- _WRITTEN PROBLEM_: Your task is to print all of the material verbatim.

BEGIN SOURCE DATA

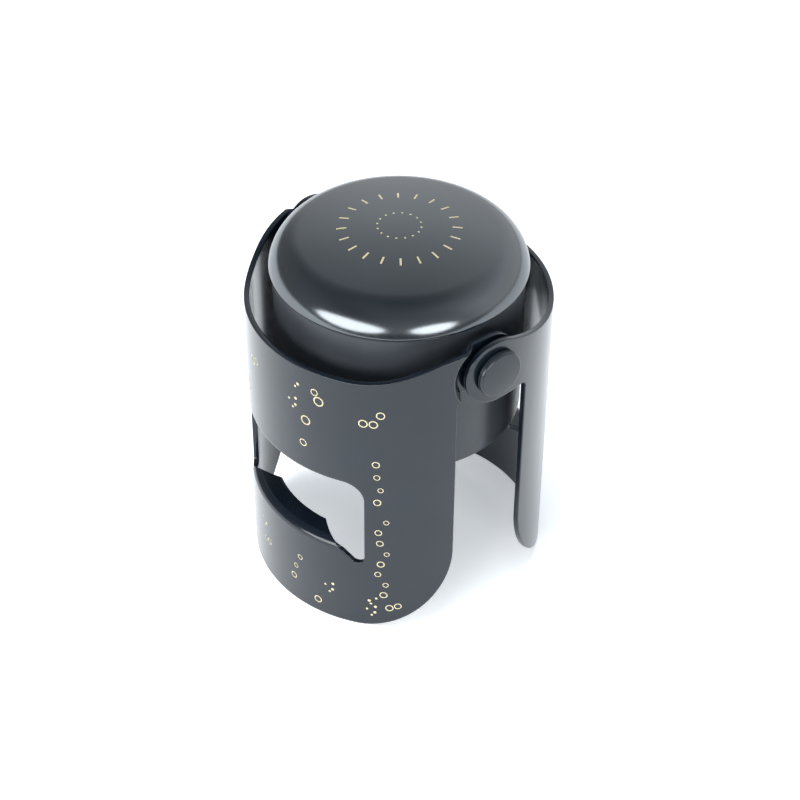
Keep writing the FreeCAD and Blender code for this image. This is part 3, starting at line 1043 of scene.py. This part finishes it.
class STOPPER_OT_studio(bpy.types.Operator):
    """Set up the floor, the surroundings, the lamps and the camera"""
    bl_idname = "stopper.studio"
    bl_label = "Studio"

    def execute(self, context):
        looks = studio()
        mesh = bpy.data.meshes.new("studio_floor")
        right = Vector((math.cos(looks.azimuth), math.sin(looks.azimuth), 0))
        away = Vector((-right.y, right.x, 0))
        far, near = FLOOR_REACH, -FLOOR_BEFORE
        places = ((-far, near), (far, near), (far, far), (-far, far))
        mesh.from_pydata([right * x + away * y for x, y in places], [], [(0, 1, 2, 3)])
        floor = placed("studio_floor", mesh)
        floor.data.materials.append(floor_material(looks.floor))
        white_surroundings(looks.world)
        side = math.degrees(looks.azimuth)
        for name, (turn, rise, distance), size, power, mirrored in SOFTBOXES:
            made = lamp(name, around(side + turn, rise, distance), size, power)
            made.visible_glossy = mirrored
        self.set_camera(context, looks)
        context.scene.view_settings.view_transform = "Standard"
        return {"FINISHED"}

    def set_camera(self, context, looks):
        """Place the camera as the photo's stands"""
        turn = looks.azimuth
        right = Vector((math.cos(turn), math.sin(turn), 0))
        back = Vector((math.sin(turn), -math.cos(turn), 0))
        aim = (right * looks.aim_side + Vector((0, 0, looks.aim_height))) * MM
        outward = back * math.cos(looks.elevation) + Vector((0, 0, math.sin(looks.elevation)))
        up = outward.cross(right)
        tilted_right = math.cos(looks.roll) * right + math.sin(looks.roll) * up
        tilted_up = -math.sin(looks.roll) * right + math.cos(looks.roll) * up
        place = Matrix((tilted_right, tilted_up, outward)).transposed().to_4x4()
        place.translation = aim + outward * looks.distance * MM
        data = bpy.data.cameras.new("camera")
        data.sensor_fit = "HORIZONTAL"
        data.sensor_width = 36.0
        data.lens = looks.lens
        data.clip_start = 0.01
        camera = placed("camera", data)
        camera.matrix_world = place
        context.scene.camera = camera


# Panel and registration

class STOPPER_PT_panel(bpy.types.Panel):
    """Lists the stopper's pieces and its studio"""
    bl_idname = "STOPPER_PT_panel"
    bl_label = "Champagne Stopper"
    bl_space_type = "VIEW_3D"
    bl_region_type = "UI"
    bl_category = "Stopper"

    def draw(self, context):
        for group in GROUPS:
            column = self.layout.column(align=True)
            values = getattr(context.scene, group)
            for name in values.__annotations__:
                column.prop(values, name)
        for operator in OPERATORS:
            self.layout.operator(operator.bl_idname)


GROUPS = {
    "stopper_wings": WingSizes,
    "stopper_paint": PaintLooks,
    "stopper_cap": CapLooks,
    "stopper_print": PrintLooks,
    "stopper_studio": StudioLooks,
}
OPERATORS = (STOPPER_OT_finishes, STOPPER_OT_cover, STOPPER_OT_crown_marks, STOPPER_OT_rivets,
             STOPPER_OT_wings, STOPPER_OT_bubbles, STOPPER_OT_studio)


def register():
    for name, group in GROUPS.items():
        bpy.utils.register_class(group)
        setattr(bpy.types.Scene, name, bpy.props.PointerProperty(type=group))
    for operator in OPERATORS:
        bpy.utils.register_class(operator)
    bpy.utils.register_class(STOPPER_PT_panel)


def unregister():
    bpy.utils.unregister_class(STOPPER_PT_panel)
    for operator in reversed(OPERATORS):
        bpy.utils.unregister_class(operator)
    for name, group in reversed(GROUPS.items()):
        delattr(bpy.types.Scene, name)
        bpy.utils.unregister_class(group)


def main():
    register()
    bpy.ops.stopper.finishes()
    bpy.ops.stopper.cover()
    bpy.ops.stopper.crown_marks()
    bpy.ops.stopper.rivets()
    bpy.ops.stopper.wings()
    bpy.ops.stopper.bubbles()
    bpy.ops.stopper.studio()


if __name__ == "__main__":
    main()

END SOURCE DATA

- _SOLUTION_:
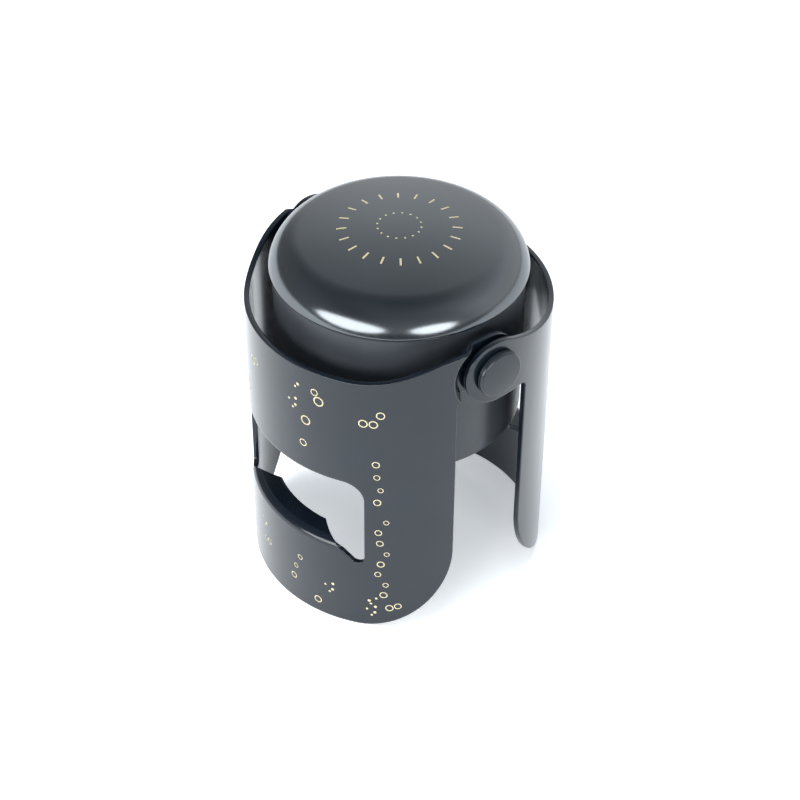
Keep writing the FreeCAD and Blender code for this image. This is part 3, starting at line 1043 of scene.py. This part finishes it.
class STOPPER_OT_studio(bpy.types.Operator):
    """Set up the floor, the surroundings, the lamps and the camera"""
    bl_idname = "stopper.studio"
    bl_label = "Studio"

    def execute(self, context):
        looks = studio()
        mesh = bpy.data.meshes.new("studio_floor")
        right = Vector((math.cos(looks.azimuth), math.sin(looks.azimuth), 0))
        away = Vector((-right.y, right.x, 0))
        far, near = FLOOR_REACH, -FLOOR_BEFORE
        places = ((-far, near), (far, near), (far, far), (-far, far))
        mesh.from_pydata([right * x + away * y for x, y in places], [], [(0, 1, 2, 3)])
        floor = placed("studio_floor", mesh)
        floor.data.materials.append(floor_material(looks.floor))
        white_surroundings(looks.world)
        side = math.degrees(looks.azimuth)
        for name, (turn, rise, distance), size, power, mirrored in SOFTBOXES:
            made = lamp(name, around(side + turn, rise, distance), size, power)
            made.visible_glossy = mirrored
        self.set_camera(context, looks)
        context.scene.view_settings.view_transform = "Standard"
        return {"FINISHED"}

    def set_camera(self, context, looks):
        """Place the camera as the photo's stands"""
        turn = looks.azimuth
        right = Vector((math.cos(turn), math.sin(turn), 0))
        back = Vector((math.sin(turn), -math.cos(turn), 0))
        aim = (right * looks.aim_side + Vector((0, 0, looks.aim_height))) * MM
        outward = back * math.cos(looks.elevation) + Vector((0, 0, math.sin(looks.elevation)))
        up = outward.cross(right)
        tilted_right = math.cos(looks.roll) * right + math.sin(looks.roll) * up
        tilted_up = -math.sin(looks.roll) * right + math.cos(looks.roll) * up
        place = Matrix((tilted_right, tilted_up, outward)).transposed().to_4x4()
        place.translation = aim + outward * looks.distance * MM
        data = bpy.data.cameras.new("camera")
        data.sensor_fit = "HORIZONTAL"
        data.sensor_width = 36.0
        data.lens = looks.lens
        data.clip_start = 0.01
        camera = placed("camera", data)
        camera.matrix_world = place
        context.scene.camera = camera


# Panel and registration

class STOPPER_PT_panel(bpy.types.Panel):
    """Lists the stopper's pieces and its studio"""
    bl_idname = "STOPPER_PT_panel"
    bl_label = "Champagne Stopper"
    bl_space_type = "VIEW_3D"
    bl_region_type = "UI"
    bl_category = "Stopper"

    def draw(self, context):
        for group in GROUPS:
            column = self.layout.column(align=True)
            values = getattr(context.scene, group)
            for name in values.__annotations__:
                column.prop(values, name)
        for operator in OPERATORS:
            self.layout.operator(operator.bl_idname)


GROUPS = {
    "stopper_wings": WingSizes,
    "stopper_paint": PaintLooks,
    "stopper_cap": CapLooks,
    "stopper_print": PrintLooks,
    "stopper_studio": StudioLooks,
}
OPERATORS = (STOPPER_OT_finishes, STOPPER_OT_cover, STOPPER_OT_crown_marks, STOPPER_OT_rivets,
             STOPPER_OT_wings, STOPPER_OT_bubbles, STOPPER_OT_studio)


def register():
    for name, group in GROUPS.items():
        bpy.utils.register_class(group)
        setattr(bpy.types.Scene, name, bpy.props.PointerProperty(type=group))
    for operator in OPERATORS:
        bpy.utils.register_class(operator)
    bpy.utils.register_class(STOPPER_PT_panel)


def unregister():
    bpy.utils.unregister_class(STOPPER_PT_panel)
    for operator in reversed(OPERATORS):
        bpy.utils.unregister_class(operator)
    for name, group in reversed(GROUPS.items()):
        delattr(bpy.types.Scene, name)
        bpy.utils.unregister_class(group)


def main():
    register()
    bpy.ops.stopper.finishes()
    bpy.ops.stopper.cover()
    bpy.ops.stopper.crown_marks()
    bpy.ops.stopper.rivets()
    bpy.ops.stopper.wings()
    bpy.ops.stopper.bubbles()
    bpy.ops.stopper.studio()


if __name__ == "__main__":
    main()